The above snapshot was an accurate reading of the political weather in Britain on the eve of its June 8 2017 general election. Now, in déjà vu with several twists, it also offers a fair reading of the state of Britain on the eve of yet another election, this one scheduled for the dead of winter on December 12.
Weary British voters will trudge to the polls for the fourth time in 10 years. The state of political churn is also reflected in the fact that the country, once admired as a bellwether of political stability, is now on its third prime minister and third leader of the opposition since 2010.
Of course, the polls were wrong last time around, when a forecast Conservative majority of 60-plus seats turned into an upset that left the Tories of Theresa May 12 seats short of an overall majority and converted her “strong and steady” campaign mantra into a “weak and wobbly” reality, with her heading a minority administration.

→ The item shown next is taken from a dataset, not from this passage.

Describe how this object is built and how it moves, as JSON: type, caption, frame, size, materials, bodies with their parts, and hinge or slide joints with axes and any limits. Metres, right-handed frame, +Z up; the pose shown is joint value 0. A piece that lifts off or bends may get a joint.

So will next week’s election deliver a decisive result? Of comfort to the Conservatives is the result of the only poll (You Gov–MRP) to accurately predict a hung parliament in June 2017. It now forecasts an emphatic majority for swashbuckling and often mistrusted Tory Prime Minister Boris Johnson, with 352 seats (out of 650) while Labour is expected to lose more than 60, its worst result since 1983.
But just how Brexit and the conduct of the party leaders has upended normal loyalties emerged when Tony Blair, who won an unparalleled three consecutive elections for Labour, urged voters to choose the most pro-European candidate in each constituency, and said the offers of the two major parties were based on “peddling fantasies”. Europhile Tory grandee Lord Michael Heseltine, who once served as deputy prime minister in John Major’s government, echoed this shake-up of political tribalism by endorsing the staunch anti-Brexit campaign of the third-placed Liberal Democrats.
Beyond the psephological interest political anoraks everywhere will derive from the British poll, there are several key and perhaps universal lessons to be gleaned from it in a world of political volatility, aspects of which resonate in SA. Many SA voters in 2019’s election were swayed by the character of political leaders, even though they might have doubted or even disliked the political platforms on which they stood.
Cyril Ramaphosa might have disappointed in his six months in office since, but hopes about his election and its effect on the negative outlook for the country swayed many voters. Conversely, then opposition leader Mmusi Maimane did not out-poll his party when it came to voter preference, which in some measure explains the DA’s poor 2019 performance.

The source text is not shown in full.